**TO BE DONE:**
Reproduce the data exactly.

**COLLECTED DATA:**
··········
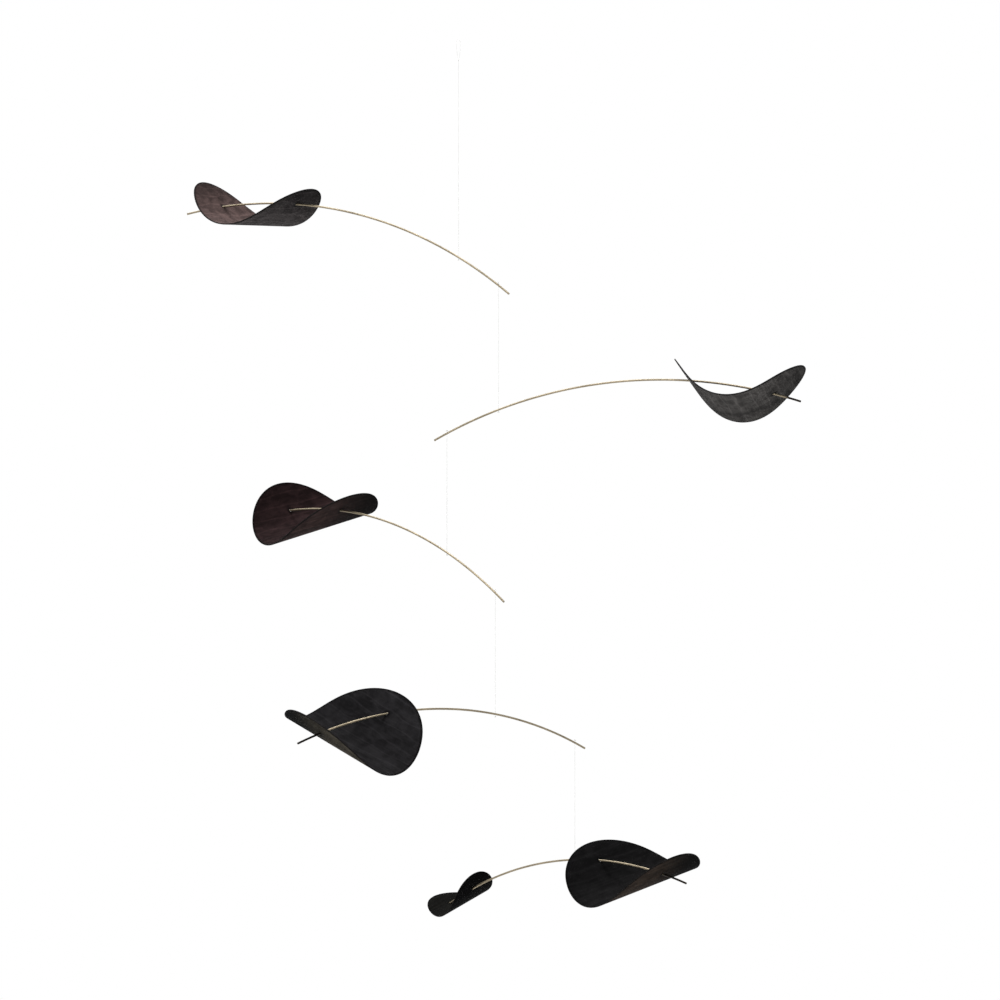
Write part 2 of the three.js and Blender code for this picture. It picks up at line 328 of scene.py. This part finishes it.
def leaf_place(tree, leaf):
    """The place on the flat leaf across and along the grain, as shares of its length and width."""
    place = add_node(tree, "ShaderNodeSeparateXYZ", {0: pattern_place(tree)})
    across = calculate(tree, "DIVIDE", place.outputs["X"], leaf["length"] * MM)
    along = calculate(tree, "DIVIDE", place.outputs["Y"], leaf["width"] * MM)
    return across, along


def painted_light_and_shade_tone(tree, leaf, side):
    """What a face's colour is multiplied by, from its middle to the wings' tips and from its near to its
    far side: painted light and shade, for how the light falls there. Less than 1 is darker."""
    across, along = leaf_place(tree, leaf)
    from_middle = calculate(tree, "ABSOLUTE", across, 0.0)
    tips = map_range(tree, from_middle, TIPS_FROM, TIPS_TO, 1.0, leaf[f"{side}_tips"])
    far = map_range(tree, along, FAR_FROM, FAR_TO, 1.0, leaf.get(f"{side}_far", 1.0))
    return calculate(tree, "MULTIPLY", tips, far)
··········
**THE ANSWER:**
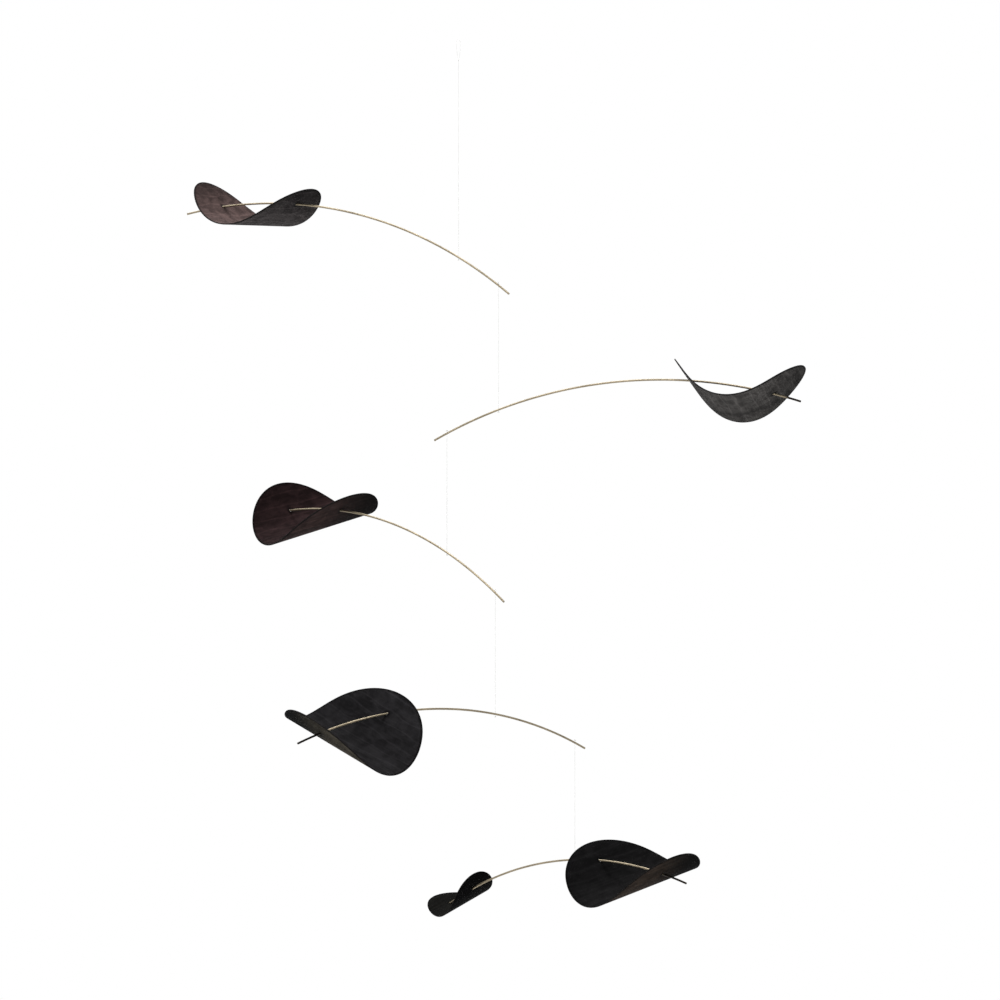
Write part 2 of the three.js and Blender code for this picture. It picks up at line 328 of scene.py. This part finishes it.
def leaf_place(tree, leaf):
    """The place on the flat leaf across and along the grain, as shares of its length and width."""
    place = add_node(tree, "ShaderNodeSeparateXYZ", {0: pattern_place(tree)})
    across = calculate(tree, "DIVIDE", place.outputs["X"], leaf["length"] * MM)
    along = calculate(tree, "DIVIDE", place.outputs["Y"], leaf["width"] * MM)
    return across, along


def painted_light_and_shade_tone(tree, leaf, side):
    """What a face's colour is multiplied by, from its middle to the wings' tips and from its near to its
    far side: painted light and shade, for how the light falls there. Less than 1 is darker."""
    across, along = leaf_place(tree, leaf)
    from_middle = calculate(tree, "ABSOLUTE", across, 0.0)
    tips = map_range(tree, from_middle, TIPS_FROM, TIPS_TO, 1.0, leaf[f"{side}_tips"])
    far = map_range(tree, along, FAR_FROM, FAR_TO, 1.0, leaf.get(f"{side}_far", 1.0))
    return calculate(tree, "MULTIPLY", tips, far)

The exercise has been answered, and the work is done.